* Esta resenha é do livro Poesia em primeira pessoa escrito pela poetisa Francielle Costacurta a ser lançado em janeiro, pela Editora Ceos.
A temida depressão, ela que vai e volta. Depois de anos convivendo com os seus sintomas, que gosto de chamar de “feridas na alma e dores psicológicas”. A gente aprende algumas habilidades para melhor conviver, com esse estranho que nos paralisa e entristece. Do contrário pessoas felizes, contentes como vivem o tempo inteiro, são muitas vezes insensíveis às dores e opressões de quem está ao seu lado. Agora o depressivo, a cada sopro seus espinhos se ouriçam, e a sensibilidade torna-se muito grande. São detalhes, possibilidades que enxergamos quando estamos sem crise. A reflexão e o auto conhecimento, vem com mais força, independente da idade das pessoas. É parecido com estar apaixonado, a cada música romântica, achamos uma mensagem secreta para nós. Ou uma grávida estar próximo do trabalho de parto, ou estar enfrentando um diagnostico de câncer. É nesse momento, que notamos como é importante a vida própria, a vida de outros seres humanos. O olhar muda, a percepção e o cuidado com os outros também.

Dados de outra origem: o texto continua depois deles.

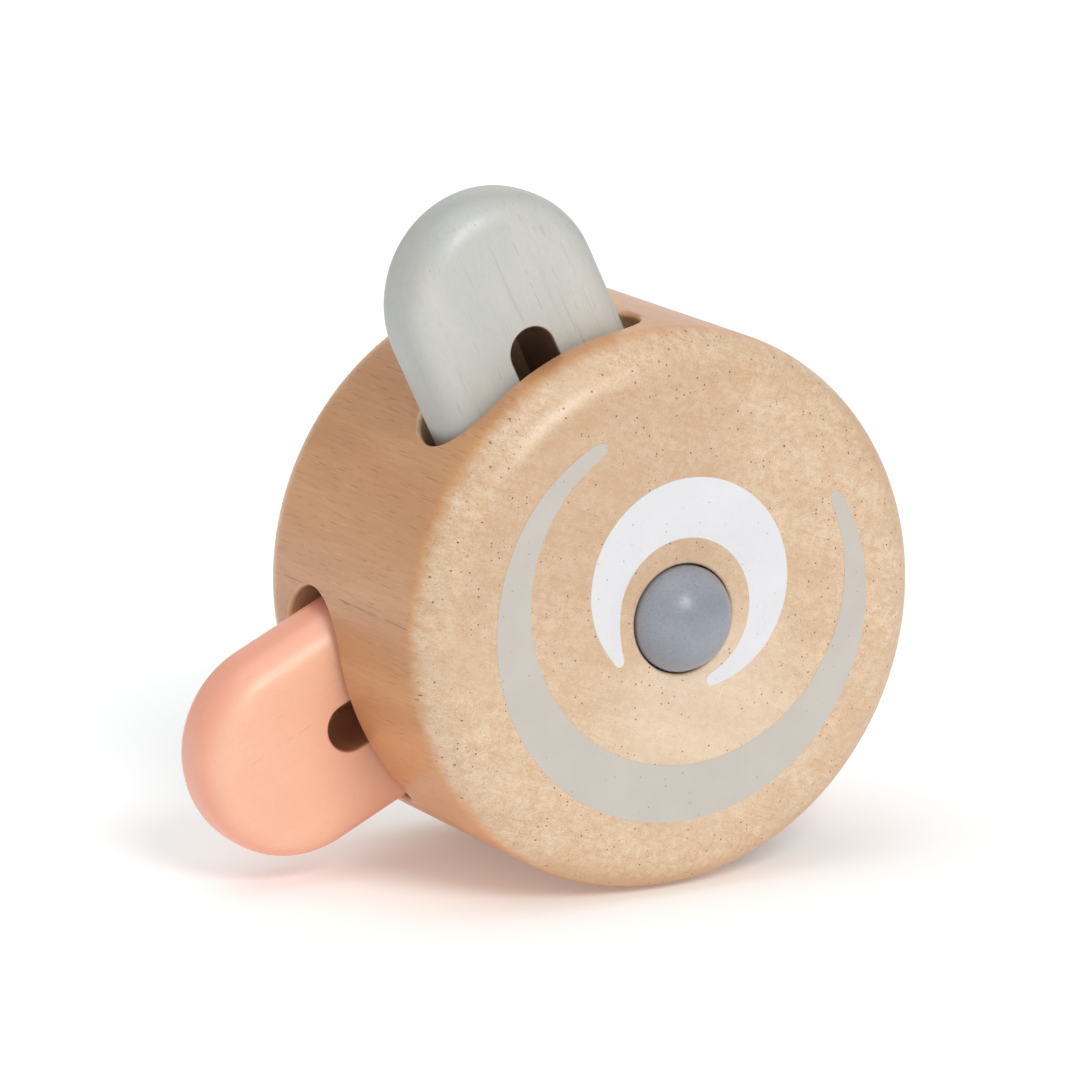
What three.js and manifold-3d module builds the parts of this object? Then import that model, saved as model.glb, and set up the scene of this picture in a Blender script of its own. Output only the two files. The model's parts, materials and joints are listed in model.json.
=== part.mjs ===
// A wooden drum roller with two through sliders.
// The drum lies on its rim with its axis along Y and its front face towards -Y. Two flat wooden sliders
// pass right through it in two slots, one behind the other and square to each other, and drop to and fro
// as the drum rolls. A dowel on the drum's axis runs through a long window in each slider and stops it at
// both ends of its travel, and a domed button on each face covers the dowel's end.
// Millimetres, +Z up. The origin is on the ground, under the middle of the drum.
import * as THREE from "three";
import { mergeVertices } from "three/addons/utils/BufferGeometryUtils.js";
import Module from "manifold-3d";

const wasm = await Module();
wasm.setup();

// The drum
const DRUM_DIAMETER = 100;
const CHEEK = 12; // wood between a face and the nearer slot
const WEB = 4; // wood between the two slots
const RIM_ROUND = 9.5;

// The sliders
const SLIDER_LENGTH = 109.5;
const SLIDER_WIDTH = 39;
const SLIDER_THICKNESS = 15.5;
const SLIDER_EDGE_ROUND = 6.5;
const WINDOW_END_WALL = 24.5; // from a slider's tip to the end of its window
const SLOT_FACE_GAP = 1.5; // between a slider's flat side and its slot
const SLOT_EDGE_GAP = 2.75; // between a slider's long edge and its slot

// The dowel and the buttons on its ends
const DOWEL_DIAMETER = 7.5;
const WINDOW_GAP = 0.5; // between the dowel and the wall of a window
const BUTTON_DIAMETER = 19;
const BUTTON_DOME = 7;
const BUTTON_SEAT = 5; // how deep a button sits in the drum's face
const BUTTON_SOCKET = 3; // how deep the dowel goes into a button
const GLUE_GAP = 0.3; // between glued pieces

// How the toy stands: directions are seen from the front, from +X towards +Z
const FRONT_SLIDER_DIRECTION = 115.2;
const REAR_SLIDER_DIRECTION = FRONT_SLIDER_DIRECTION + 90;
const REAR_TIP_ABOVE_GROUND = 4.8; // the front slider stands at its outer stop instead
const SLIDER_LEAN = 1; // degrees that both loose sliders lean in their slots

// Facets
const DRUM_SIDES = 72;
const ROUND_SIDES = 36;
const ARC_STEPS = 5;

const drumRadius = DRUM_DIAMETER / 2;
const slotThickness = SLIDER_THICKNESS + 2 * SLOT_FACE_GAP;
const slotWidth = SLIDER_WIDTH + 2 * SLOT_EDGE_GAP;
const drumWidth = 2 * CHEEK + 2 * slotThickness + WEB;
const slotCentre = (WEB + slotThickness) / 2; // from the drum's mid-plane
const windowWidth = DOWEL_DIAMETER + 2 * WINDOW_GAP;
const windowLength = SLIDER_LENGTH - 2 * WINDOW_END_WALL;
const stopReach = (windowLength - windowWidth) / 2; // from the drum's axis to a slider's middle at a stop
const buttonRadius = BUTTON_DIAMETER / 2;
const dowelRadius = DOWEL_DIAMETER / 2;
const cutMargin = 1; // how far a cutting tool runs past what it cuts

const wood = new THREE.MeshStandardMaterial({ color: "#dcbf9c", roughness: 0.55, metalness: 0 });
const greyStain = new THREE.MeshStandardMaterial({ color: "#c9cbc4", roughness: 0.6, metalness: 0 });
const peachStain = new THREE.MeshStandardMaterial({ color: "#f2a585", roughness: 0.45, metalness: 0 });
const blueStain = new THREE.MeshStandardMaterial({ color: "#959caa", roughness: 0.35, metalness: 0 });

// A closed geometry as a solid that can be cut.
function solid(geometry) {
  const bare = geometry.clone();
  bare.deleteAttribute("normal");
  bare.deleteAttribute("uv");
  const merged = mergeVertices(bare, 1e-4);
  const vertProperties = new Float32Array(merged.attributes.position.array);
  const triVerts = new Uint32Array(merged.index.array);
  return new wasm.Manifold(new wasm.Mesh({ numProp: 3, vertProperties, triVerts }));
}

function geometryOf(cutSolid) {
  const mesh = cutSolid.getMesh();
  const geometry = new THREE.BufferGeometry();
  geometry.setAttribute("position", new THREE.BufferAttribute(new Float32Array(mesh.vertProperties), 3));
  geometry.setIndex(new THREE.BufferAttribute(new Uint32Array(mesh.triVerts), 1));
  geometry.computeVertexNormals();
  return geometry;
}

// A straight-sided outline with full round ends. Its long side lies along the shape's x.
function roundEnded(length, width) {
  const reach = (length - width) / 2;
  const outline = new THREE.Shape();
  outline.absarc(reach, 0, width / 2, -Math.PI / 2, Math.PI / 2);
  outline.absarc(-reach, 0, width / 2, Math.PI / 2, (3 * Math.PI) / 2);
  outline.closePath();
  return outline;
}

// A round piece on the Y axis, turned from (radius, y) points in order from low y to high y.
function turned(points, sides) {
  const profile = points.map(([radius, y]) => new THREE.Vector2(radius, y));
  const geometry = new THREE.LatheGeometry(profile, sides);
  geometry.rotateY(Math.PI / sides);
  return geometry;
}

function roundBar(radius, fromY, toY) {
  return turned([[0, fromY], [radius, fromY], [radius, toY], [0, toY]], ROUND_SIDES);
}

// Points on a quarter circle about (radius, y), from one angle to the next, in (radius, y).
function arc(radius, y, size, fromAngle, toAngle) {
  const points = [];
  for (let step = 0; step <= ARC_STEPS; step += 1) {
    const angle = fromAngle + ((toAngle - fromAngle) * step) / ARC_STEPS;
    points.push([radius + size * Math.cos(angle), y + size * Math.sin(angle)]);
  }
  return points;
}

// The slot's tool lies along Z, as a slider does before it is turned to its direction.
function slotTool(direction, y) {
  const outline = roundEnded(slotWidth, slotThickness);
  const depth = DRUM_DIAMETER + 2 * cutMargin;
  const tool = new THREE.ExtrudeGeometry(outline, { depth, bevelEnabled: false, curveSegments: 12 });
  tool.translate(0, 0, -depth / 2);
  tool.rotateY(turnTo(direction));
  tool.translate(0, y, 0);
  return tool;
}

// The turn about Y that points a piece's own +Z in a direction given in degrees from +X towards +Z.
function turnTo(direction) {
  return Math.PI / 2 - THREE.MathUtils.degToRad(direction);
}

// The drum's middle is at the origin here. One flat of its many-sided rim faces straight down.
function drumGeometry() {
  const rimRadius = drumRadius / Math.cos(Math.PI / DRUM_SIDES);
  const half = drumWidth / 2;
  const shoulder = rimRadius - RIM_ROUND;
  const blank = turned(
    [
      [0, -half],
      ...arc(shoulder, -half + RIM_ROUND, RIM_ROUND, -Math.PI / 2, 0),
      ...arc(shoulder, half - RIM_ROUND, RIM_ROUND, 0, Math.PI / 2),
      [0, half],
    ],
    DRUM_SIDES,
  );
  const seatRadius = buttonRadius + GLUE_GAP;
  const bore = roundBar(dowelRadius + GLUE_GAP, -half - cutMargin, half + cutMargin);
  const tools = [
    bore,
    roundBar(seatRadius, -half - cutMargin, -half + BUTTON_SEAT),
    roundBar(seatRadius, half - BUTTON_SEAT, half + cutMargin),
    slotTool(FRONT_SLIDER_DIRECTION - SLIDER_LEAN, -slotCentre),
    slotTool(REAR_SLIDER_DIRECTION - SLIDER_LEAN, slotCentre),
  ];
  const cut = tools.reduce((body, tool) => body.subtract(solid(tool)), solid(blank));
  return geometryOf(cut);
}

// A slider lies with its length along Z, its width along X and its flat sides facing Y.
function sliderGeometry() {
  const core = roundEnded(SLIDER_LENGTH - 2 * SLIDER_EDGE_ROUND, SLIDER_WIDTH - 2 * SLIDER_EDGE_ROUND);
  const blank = new THREE.ExtrudeGeometry(core, {
    depth: SLIDER_THICKNESS - 2 * SLIDER_EDGE_ROUND,
    bevelThickness: SLIDER_EDGE_ROUND,
    bevelSize: SLIDER_EDGE_ROUND,
    bevelSegments: ARC_STEPS,
    curveSegments: 16,
  });
  blank.translate(0, 0, SLIDER_EDGE_ROUND - SLIDER_THICKNESS / 2);
  const depth = SLIDER_THICKNESS + 2 * cutMargin;
  const opening = new THREE.ExtrudeGeometry(roundEnded(windowLength, windowWidth), {
    depth,
    bevelEnabled: false,
    curveSegments: 10,
  });
  opening.translate(0, 0, -depth / 2);
  const geometry = geometryOf(solid(blank).subtract(solid(opening)));
  geometry.rotateX(Math.PI / 2);
  geometry.rotateY(-Math.PI / 2);
  return geometry;
}

// A button points along +Y. Its rim is level with y = 0 and its seat is below it.
function buttonGeometry() {
  const domeRadius = (buttonRadius ** 2 + BUTTON_DOME ** 2) / (2 * BUTTON_DOME);
  const domeCentre = BUTTON_DOME - domeRadius;
  const startAngle = Math.asin(-domeCentre / domeRadius);
  const foot = GLUE_GAP - BUTTON_SEAT;
  const blank = turned(
    [[0, foot], [buttonRadius, foot], ...arc(0, domeCentre, domeRadius, startAngle, Math.PI / 2)],
    ROUND_SIDES,
  );
  const socket = roundBar(dowelRadius + GLUE_GAP, foot - cutMargin, foot + BUTTON_SOCKET);
  return geometryOf(solid(blank).subtract(solid(socket)));
}

function dowelGeometry() {
  const half = drumWidth / 2 - BUTTON_SEAT + BUTTON_SOCKET;
  return geometryOf(solid(roundBar(dowelRadius, -half, half)));
}

function namedMesh(name, geometry, material) {
  const mesh = new THREE.Mesh(geometry, material);
  mesh.name = name;
  return mesh;
}

// How far out the rear slider's middle is: its tip stops just above the ground, or at the dowel.
function rearReach() {
  const slope = Math.abs(Math.sin(THREE.MathUtils.degToRad(REAR_SLIDER_DIRECTION)));
  const tipMiddleDrop = drumRadius - REAR_TIP_ABOVE_GROUND - SLIDER_WIDTH / 2;
  const tipMiddle = (SLIDER_LENGTH - SLIDER_WIDTH) / 2;
  return Math.min(stopReach, tipMiddleDrop / slope - tipMiddle);
}

// A slider in the slot at y. Its middle is pushed out in its direction by its reach.
function placedSlider(name, material, direction, y, reach) {
  const track = new THREE.Group();
  track.position.y = y;
  track.rotation.y = turnTo(direction);
  const slider = namedMesh(name, sliderGeometry(), material);
  slider.position.z = reach;
  track.add(slider);
  return track;
}

const frontButton = namedMesh("front_button", buttonGeometry(), blueStain);
frontButton.rotation.x = Math.PI;
frontButton.position.y = -drumWidth / 2;
const rearButton = namedMesh("rear_button", buttonGeometry(), blueStain);
rearButton.position.y = drumWidth / 2;

const roller = new THREE.Group();
roller.add(
  namedMesh("drum", drumGeometry(), wood),
  namedMesh("centre_dowel", dowelGeometry(), wood),
  frontButton,
  rearButton,
  placedSlider("front_slider", greyStain, FRONT_SLIDER_DIRECTION, -slotCentre, stopReach),
  placedSlider("rear_slider", peachStain, REAR_SLIDER_DIRECTION, slotCentre, rearReach()),
);
roller.position.z = drumRadius;

const toy = new THREE.Group();
toy.add(roller);

export default toy;
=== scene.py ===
import json
from math import asin, cos, pi, radians, sin, sqrt

import bmesh
import bpy
from mathutils import Matrix, Vector


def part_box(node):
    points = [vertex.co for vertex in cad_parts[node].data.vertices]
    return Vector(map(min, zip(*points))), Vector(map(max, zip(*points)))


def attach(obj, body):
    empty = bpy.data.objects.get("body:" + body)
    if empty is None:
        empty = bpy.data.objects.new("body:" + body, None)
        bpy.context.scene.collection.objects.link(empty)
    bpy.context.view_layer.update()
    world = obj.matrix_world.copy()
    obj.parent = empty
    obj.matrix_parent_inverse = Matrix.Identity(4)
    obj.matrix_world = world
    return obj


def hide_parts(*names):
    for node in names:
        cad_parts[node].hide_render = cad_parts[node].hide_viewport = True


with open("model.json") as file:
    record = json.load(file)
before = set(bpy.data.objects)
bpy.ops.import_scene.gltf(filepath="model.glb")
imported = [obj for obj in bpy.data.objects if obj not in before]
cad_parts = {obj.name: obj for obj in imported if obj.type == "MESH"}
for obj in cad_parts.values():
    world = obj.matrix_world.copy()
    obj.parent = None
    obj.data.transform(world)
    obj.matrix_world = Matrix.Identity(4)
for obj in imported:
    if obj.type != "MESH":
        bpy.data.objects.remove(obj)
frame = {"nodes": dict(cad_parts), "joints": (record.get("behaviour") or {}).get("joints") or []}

# A wooden drum roller with two through sliders, in metres, in the row's frame: the drum's axis is Y, its
# front face looks to -Y, and the ground is z = 0. The CAD solids are faceted, so each one is replaced by a
# smooth piece of the same size, built here from grids of points.

MM = 0.001
BACK = Vector((0, 1, 0))      # from the drum's front face to its rear face
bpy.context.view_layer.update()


# ---------------------------------------------------------------- sizes, from the frame and the CAD source

drum_low, drum_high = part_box("drum")
DRUM_CENTRE = (drum_low + drum_high) / 2
DRUM_RADIUS = (drum_high.x - drum_low.x) / 2
DRUM_HALF = (drum_high.y - drum_low.y) / 2
RIM_ROUND = 9.5 * MM

SLOT_FACE_GAP = 1.5 * MM
SLOT_EDGE_GAP = 2.75 * MM
MOUTH_ROUND = 0.8 * MM
SLIDER_LEAN = radians(1.0)    # how far both loose sliders lean in their slots

SLIDER_EDGE_ROUND = 6.5 * MM
WINDOW_WIDTH = 8.5 * MM
WINDOW_END_WALL = 24.5 * MM
WINDOW_ROUND = 0.5 * MM

BUTTON_SEAT = 5.0 * MM
BUTTON_DOME = 7.0 * MM
BUTTON_SOCKET = 3.0 * MM
GLUE_GAP = 0.3 * MM
SEAT_LIP = 0.5 * MM
DOWEL_CHAMFER = 0.6 * MM

PRINT_HEIGHT = 0.05 * MM


def joint_direction(name):
    """The way a slider moves out, as a unit vector."""
    joint = next(j for j in frame["joints"] if j["name"] == name)
    return Vector(joint["axis"]).normalized()


def extent(node, direction):
    """The lowest and highest reach of a CAD node along a direction, from the row's origin."""
    reach = [vertex.co.dot(direction) for vertex in frame["nodes"][node].data.vertices]
    return min(reach), max(reach)


def size_along(node, direction):
    low, high = extent(node, direction)
    return high - low


def middle_along(node, direction):
    low, high = extent(node, direction)
    return (low + high) / 2


front_out = joint_direction("front_slide")
rear_out = joint_direction("rear_slide")
SLIDER_LENGTH = size_along("front_slider", front_out)
SLIDER_WIDTH = size_along("front_slider", BACK.cross(front_out))
SLIDER_THICKNESS = size_along("front_slider", BACK)
button_low, button_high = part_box("front_button")
BUTTON_RADIUS = (button_high.z - button_low.z) / 2
dowel_low, dowel_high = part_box("centre_dowel")
DOWEL_RADIUS = (dowel_high.z - dowel_low.z) / 2
# from a slider's middle to the middle of its window's round end
WINDOW_REACH = SLIDER_LENGTH / 2 - WINDOW_END_WALL - WINDOW_WIDTH / 2


# ---------------------------------------------------------------- meshes from grids of points

SAME_POINT = 0.002 * MM       # points nearer than this are one point
SOFT_ANGLE = 40               # degrees; edges sharper than this stay sharp
CRISP_ANGLE = 30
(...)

Existem cuidados mentais feitos em diários, que são relatos do cotidiano. E que quando combinados com outros pareceres de leitura, outras experiências, podemos flexionar o verbo, numa auto reflexão. Essa ação é passível de ser feita através da poesia. Uma válvula de escape, para tanta opressão. Em um mundo onde é feio mulher falar alto, responder a altura do agressor, que se justifica pelo fato que é “superior” na hierarquia afetiva, no ambiente de trabalho, sobre a idade, na escola. Em outros momentos da consciência, o atingido chega a mapear, as fragilidades do sistema, e montar narrativas irônicas de quem o atinge. E ainda em outros momentos, se esquece que esteve em surtos de pânico severo e se deita a cabeça na cama e aproveita a tranquilidade, deixando a culpa de lado, e aproveitando toda a viagem. Curtindo um hip hop que imita as batidas do coração, contemplando toda a paisagem e cada momento que se pode propiciar a alegria, o equilíbrio, sabores e experiências novas.
A regra não é única, nem todo psicótico depressivo é poeta, nem todo esquizofrênico é pintor. Alguns passam por fases que perdem a autonomia, e que podem reconquistar ou não. E nem toda a pessoa sofrida consegue dar a volta por cima, pela força do pensamento como diz o livro “O Segredo”. Mas o poder de ter auto disciplina, na pesquisa e descrição das próprias dores. Torna cada recordação memorável, e não há o que limite a força dos versos, eles ainda podem didatizar cada sentimento em gestos de solidariedade de quem passa pela depressão, de épocas e modas, que foram muito mais que consumismo e frustração, foram amores e prazeres, registrados em prosa e poesia. Daqui a cem anos, a nova geração vai ver que uma representante da espécie humana, chamada Francielle Costacurta, cumpriu uma função social isto é fez a demonstração da arte da retórica, poética e politica na realidade que se viu inserida. Além da prática mecânica de viver, filhos, marido, dinheiro no banco. Desta vez sem demandas prescritas por pais, professores e chefe de departamento da universidade, eu escrevi a minha poesia em primeira pessoa. E lanço esse livro, como um desafio, de ter a minha subjetividade à mostra, trabalhada em flagrantes de momentos de emoção, pequenas coisas que podem ser grandes e importantes. Para quem ainda pode escrever muitas e várias auto biografias pela frente.